Statistical Learning is a field that ties together statistical theory and practice with the methods of machine learning have emerged in the last several decades.

This course is geared towards students with the following experience.

- Exposure and understanding of the fundamental concepts of linear regression: What is it used for? How does one interpret the parameter estimates? What does inference mean in this context?
- Experience with a programming language. We will use R in this course, but it will be easy enough to learn if you’ve worked before with Python, Java, Matlab, etc.
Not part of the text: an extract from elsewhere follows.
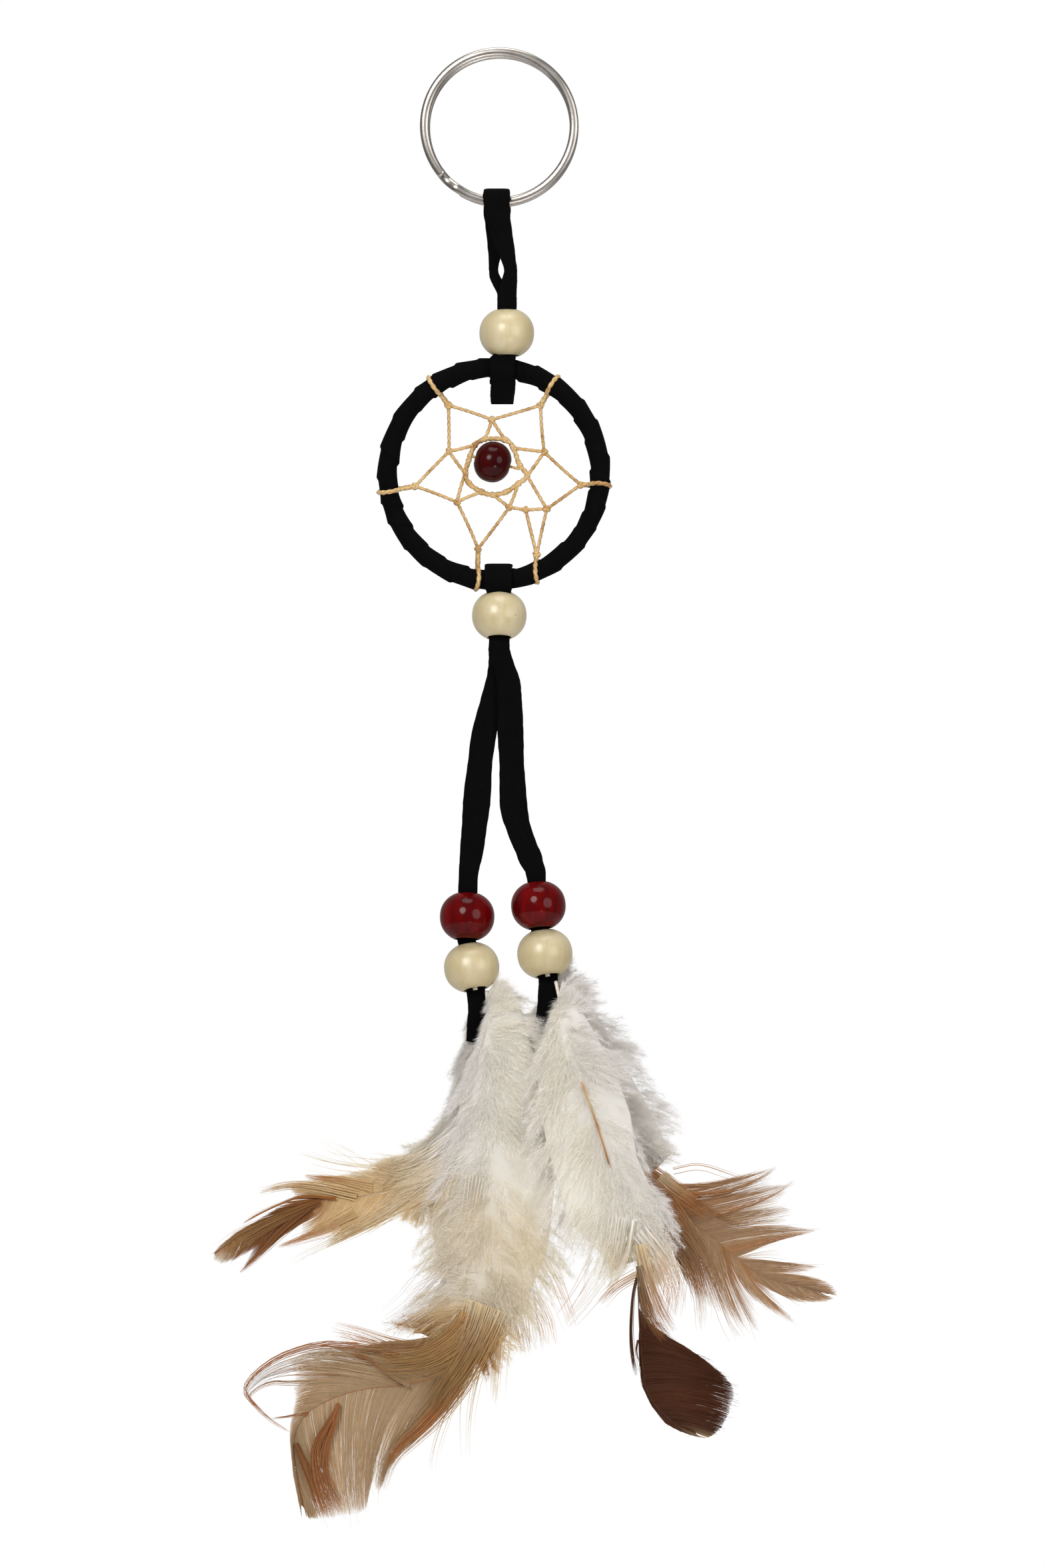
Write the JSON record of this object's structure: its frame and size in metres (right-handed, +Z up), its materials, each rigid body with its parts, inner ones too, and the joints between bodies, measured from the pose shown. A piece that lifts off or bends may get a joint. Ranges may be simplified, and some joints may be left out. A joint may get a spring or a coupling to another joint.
{
  "type": "dream catcher keychain",
  "caption": "Hanging dream catcher on a split key ring: suede laces, a wrapped hoop with a knotted web and bead, and two beaded strands ending in feathers.",
  "frame": {"origin": "centre of the split key ring, hanging pose", "axes": "+Z up along the hanging object, +X to the right and -Y towards the viewer; the hoop and web lie in the XZ plane"},
  "size_m": [0.118, 0.0162, 0.2778],
  "materials": {
    "key_ring_wire": "bright nickel plate",
    "black_suede": "matt napped suede",
    "natural_bead": "varnished pale wood",
    "red_bead": "glossy red stain",
    "maroon_bead": "glossy dark red stain",
    "hoop_wire": "plain",
    "waxed_thread": "waxed twisted thread",
    "quill": "horny, semi-gloss",
    "tan_feather": "white down with a tan tip",
    "brown_feather": "white down with a brown tip"
  },
  "bodies": {
    "key_ring": {"split_ring": "key_ring_wire"},
    "hanger": {"hanger_lace": "black_suede"},
    "top_bead": {"upper_bead": "natural_bead"},
    "sling": {"sling_lace": "black_suede"},
    "hoop": {"hoop_core": "hoop_wire", "hoop_wrap": "black_suede", "web_anchor_ties": "waxed_thread", "web_outer_threads": "waxed_thread", "web_inner_threads": "waxed_thread", "web_centre_loop": "waxed_thread", "web_knots": "waxed_thread"},
    "centre_bead": {"web_bead": "maroon_bead"},
    "tail": {"tail_lace": "black_suede", "lower_bead": "natural_bead"},
    "left_strand": {"left_lace": "black_suede", "left_natural_bead": "natural_bead", "left_quill_ends": "quill"},
    "left_bead": {"left_red_bead": "red_bead"},
    "right_strand": {"right_lace": "black_suede", "right_natural_bead": "natural_bead", "right_quill_ends": "quill"},
    "right_bead": {"right_red_bead": "red_bead"},
    "left_upper_plume": {"left_upper_feather": "tan_feather"},
    "left_lower_plume": {"left_lower_feather": "tan_feather"},
    "right_upper_plume": {"right_upper_feather": "brown_feather"},
    "right_lower_plume": {"right_lower_feather": "brown_feather"}
  },
  "joints": [
    {"name": "ring_swing", "type": "hinge", "parent": "key_ring", "child": "hanger", "pos_m": [0, 0, -0.01415], "axis": [1, 0, 0], "range_deg": [-120, 120]},
    {"name": "top_bead_slide", "type": "slide", "parent": "hanger", "child": "top_bead", "axis": [0, 0, 1], "range_m": [0, 0.003]},
    {"name": "sling_twist", "type": "hinge", "parent": "hanger", "child": "sling", "pos_m": [0.00145, 0, -0.03905], "axis": [0, 0, 1], "range_deg": [-90, 90], "stiffness_Nm_per_rad": 0.0001},
    {"name": "hoop_swing", "type": "hinge", "parent": "sling", "child": "hoop", "pos_m": [0, 0, -0.0457], "axis": [1, 0, 0], "range_deg": [-75, 75]},
    {"name": "centre_bead_spin", "type": "hinge", "parent": "hoop", "child": "centre_bead", "pos_m": [-0.00125, 0, -0.0634], "axis": [0.9659, 0, -0.2588], "continuous": true},
    {"name": "tail_swing", "type": "hinge", "parent": "hoop", "child": "tail", "pos_m": [0, 0, -0.0857], "axis": [1, 0, 0], "range_deg": [-75, 75]},
    {"name": "left_strand_swing", "type": "hinge", "parent": "tail", "child": "left_strand", "pos_m": [0, 0.00065, -0.0992], "axis": [0, 1, 0], "range_deg": [-1, 35], "stiffness_Nm_per_rad": 0.02},
    {"name": "right_strand_swing", "type": "hinge", "parent": "tail", "child": "right_strand", "pos_m": [0, -0.00065, -0.0992], "axis": [0, -1, 0], "range_deg": [-1, 35], "stiffness_Nm_per_rad": 0.02},
    {"name": "left_bead_slide", "type": "slide", "parent": "left_strand", "child": "left_bead", "axis": [0.0279, 0, 0.9996], "range_m": [0, 0.003]},
    {"name": "right_bead_slide", "type": "slide", "parent": "right_strand", "child": "right_bead", "axis": [-0.0767, 0, 0.9971], "range_m": [0, 0.0015]},
    {"name": "left_upper_plume_swing", "type": "hinge", "parent": "left_strand", "child": "left_upper_plume", "pos_m": [-0.0044, 0.00065, -0.1636], "axis": [0, 1, 0], "range_deg": [-8, 12], "stiffness_Nm_per_rad": 0.01},
    {"name": "left_lower_plume_swing", "type": "hinge", "parent": "left_strand", "child": "left_lower_plume", "pos_m": [-0.0044, 0.00065, -0.1636], "axis": [0, 1, 0], "range_deg": [-8, 12], "stiffness_Nm_per_rad": 0.01},
    {"name": "right_upper_plume_swing", "type": "hinge", "parent": "right_strand", "child": "right_upper_plume", "pos_m": [0.0092, -0.00065, -0.1611], "axis": [0, -1, 0], "range_deg": [-8, 12], "stiffness_Nm_per_rad": 0.01},
    {"name": "right_lower_plume_swing", "type": "hinge", "parent": "right_strand", "child": "right_lower_plume", "pos_m": [0.0092, -0.00065, -0.1611], "axis": [0, -1, 0], "range_deg": [-8, 12], "stiffness_Nm_per_rad": 0.01}
  ]
}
If you’ve taken Math 141, you have these bases covered. In terms of the mathematical notation, we will be using the vector/matrix formulation in places, though knowledge of linear algebra is not necessary.

### Contact

Andrew Bray

Office: Library 304

Office hours: Tuesday 4-5, Thursday 3-4

### Textbook

An Introduction to Statistical Learning (2013), by James, Witten, Hastie, and Tibshirani. The pdf is available for free and the printed book is available from the bookstore for around $60. The textbook is a key component of the course and I recommend having a hardcopy on hand if possible.

### Class components

This course has three components: problem sets, labs, and exams/quizzes/project. For details on the first two, see the tabs at the top of the page.

#### Exams

We’ll have several examinations and quizzes throughout the semester in order to challenge your understanding and provide us with a sense of where you’re at. Some will be more traditional pen and paper and others are to be done with the computer using R.

**Midterm I**

Friday, February 26 2016

**Midterm II**

Friday, April 8th (takehome)

**Final**

Takehome during finals week (link)

#### Project

Your goal is to find a data set of interest to you and develop insight into it by applying the principles and techniques of statistical learning. This is a group project (3 students in a group) that has two deliverables: a single Rmd research report that is submitted via GitHub and a 10-15 minute presentation.

**Research Report**

April 29th 1 pm: Template (invite)

**Presentations**

April 27 and 29th in class

### General Timeline

Week | Topic |
---|---|

1 | Foundations of Stat Learning |

2 | Simple Linear Regression |

3 | Multiple Linear Regression |

4 | Classification |

5 | Classification |

6 | Resampling Methods |

7 | Nonparametrics |

8 | SVM |

9 | Tree-based methods |

10 | Tree-based methods |

11 | Unsupervised Learning |

12 | Unsupervised Learning |

13 | Unsupervised Learning |